> [WORK TO COMPLETE]
Which lines below hold the word "bodies"? Report each one.

> [DATA SECTION]
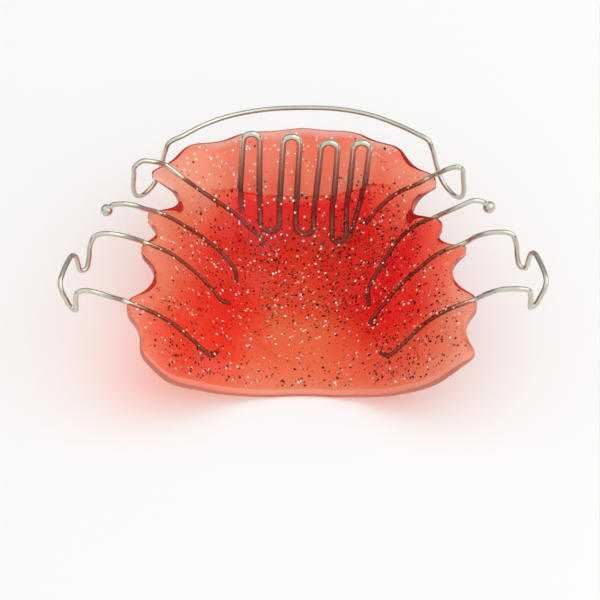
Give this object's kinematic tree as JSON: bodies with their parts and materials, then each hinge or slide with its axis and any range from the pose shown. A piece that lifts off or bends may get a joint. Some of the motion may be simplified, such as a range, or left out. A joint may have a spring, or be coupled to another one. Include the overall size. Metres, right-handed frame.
{
  "type": "removable habit appliance",
  "caption": "Red acrylic palate plate with standing wire loops that keep the tongue back, a bow round the front teeth, and ball and Adams clasps that grip the side teeth.",
  "frame": {"origin": "below the centre of the bounding box, level with the lowest line of the plate's palatal side", "axes": "+Z from the palate towards the tongue, +Y from the back edge towards the front teeth, +X across the arch, to the right in the picture, which is the wearer's left; the nodes' left and right are the picture's"},
  "size_m": [0.0644, 0.0488, 0.019],
  "materials": {
    "red_acrylic": "polished clear red acrylic with glitter",
    "steel_wire": "polished stainless wire"
  },
  "bodies": {
    "root": {"baseplate": "red_acrylic", "tongue_crib": "steel_wire", "labial_bow": "steel_wire", "ball_clasp_left": "steel_wire", "ball_clasp_right": "steel_wire", "adams_clasp_left": "steel_wire", "adams_clasp_right": "steel_wire"}
  },
  "joints": []
}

> [THE REPLY]
Give this object's kinematic tree as JSON: bodies with their parts and materials, then each hinge or slide with its axis and any range from the pose shown. A piece that lifts off or bends may get a joint. Some of the motion may be simplified, such as a range, or left out. A joint may have a spring, or be coupled to another one. Include the overall size. Metres, right-handed frame.
  "bodies": {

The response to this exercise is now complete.